This general license applies to all debt and equity securities of
VEON Ltd. or VEON Holdings that were issued before 6 June 2022, and
confirms that the authorization applies not only to the purchase
and receipt of debt and equity securities, but also to transactions
ordinarily incident and necessary to facilitating, clearing and
settling of such transactions. This General License ensures that
all market participants can trade the relevant securities with
confidence that such trading is consistent with E.O. 14071, which
targeted “new investment” in Russia.
- VEON appoints PWC as the Dutch statutory financial
statement auditors.

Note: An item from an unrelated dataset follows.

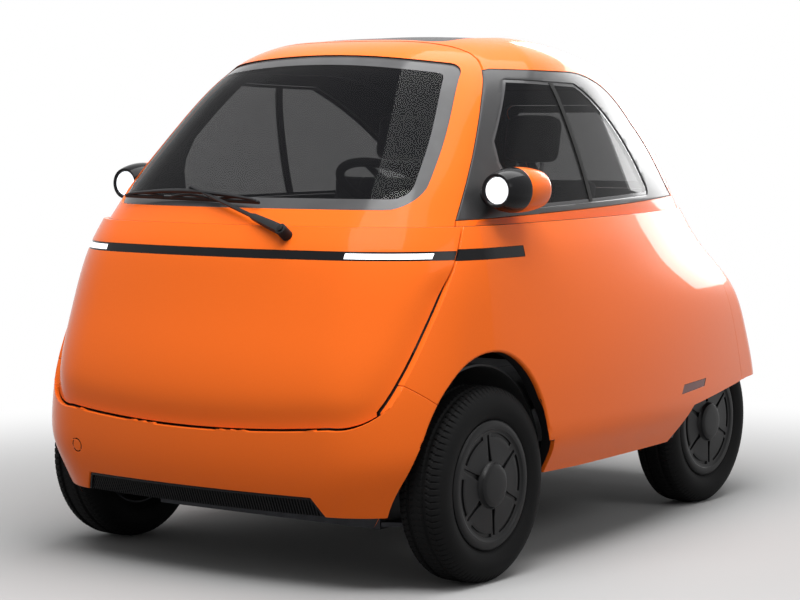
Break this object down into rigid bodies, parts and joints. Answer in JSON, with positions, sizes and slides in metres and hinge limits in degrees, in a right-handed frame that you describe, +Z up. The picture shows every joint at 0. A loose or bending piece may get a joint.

On 11 January 2023, VEON announced the
appointment of PricewaterhouseCoopers Accountants N.V. as the Dutch
statutory financial statement auditors for the year ended 31
December 2022. As noted in the “Notice to Readers: Impact of The
Conflict”, the Company notes that due to the military conflict in
Ukraine and its consequences, it is unlikely that the 2022 Dutch
financial statements can be filed within the statutory deadline of
30 April 2023.
1 The sale of VEON’s Russian operations is subject to customary
closing conditions, including receipt of requisite regulatory
approvals and licenses from relevant government authorities. There
can be no assurance that the requisite approvals will be received
or that such sale will complete.
Additional information
View the full 4Q22 and FY22 earnings release
View 4Q22 and FY22 results presentation
View 4Q22 and FY22 factbook
About VEON
VEON is a global digital operator that currently
provides converged connectivity and online services to over 200
million customers in seven dynamic markets. We are transforming
people’s lives, empowering individuals, creating opportunities for
greater digital inclusion and driving economic growth across
countries that are home to more than 8% of the world’s population.
Headquartered in Amsterdam, VEON is listed on NASDAQ and Euronext.
For more information visit: https://www.veon.com.
Notice to reader: impact of conflict
VEON's results and other financial information
presented in these financial statements are, unless otherwise
stated, prepared in accordance with International Financial
Reporting Standards ("IFRS") based on internal management
reporting, are the responsibility of management, and have not been
externally audited, reviewed, or verified. As such, you should not
place undue reliance on this information. This information may not
be indicative of the actual results for any future period.
The ongoing conflict between Russia and Ukraine
and the sanctions imposed by the United States, member states of
the European Union, the European Union itself, the United Kingdom,
Ukraine and certain other nations, counter-sanctions by Russia and
other legal and regulatory responses, as well as responses by our
service providers, partners, suppliers and other counterparties,
and the consequences of all of the foregoing have impacted and, if
the conflict, sanctions and such responses continue or escalate,
may significantly impact our results and aspects of our operations
in Russia and Ukraine, and may significantly affect our results and
aspects of our operations in the other countries in which we
operate. We are closely monitoring events in Russia and Ukraine, as
well as the possibility of the imposition of further sanctions in
connection with the ongoing conflict between Russia and Ukraine and
any resulting further rise in tensions between Russia and the
United States, the United Kingdom and/or the European Union.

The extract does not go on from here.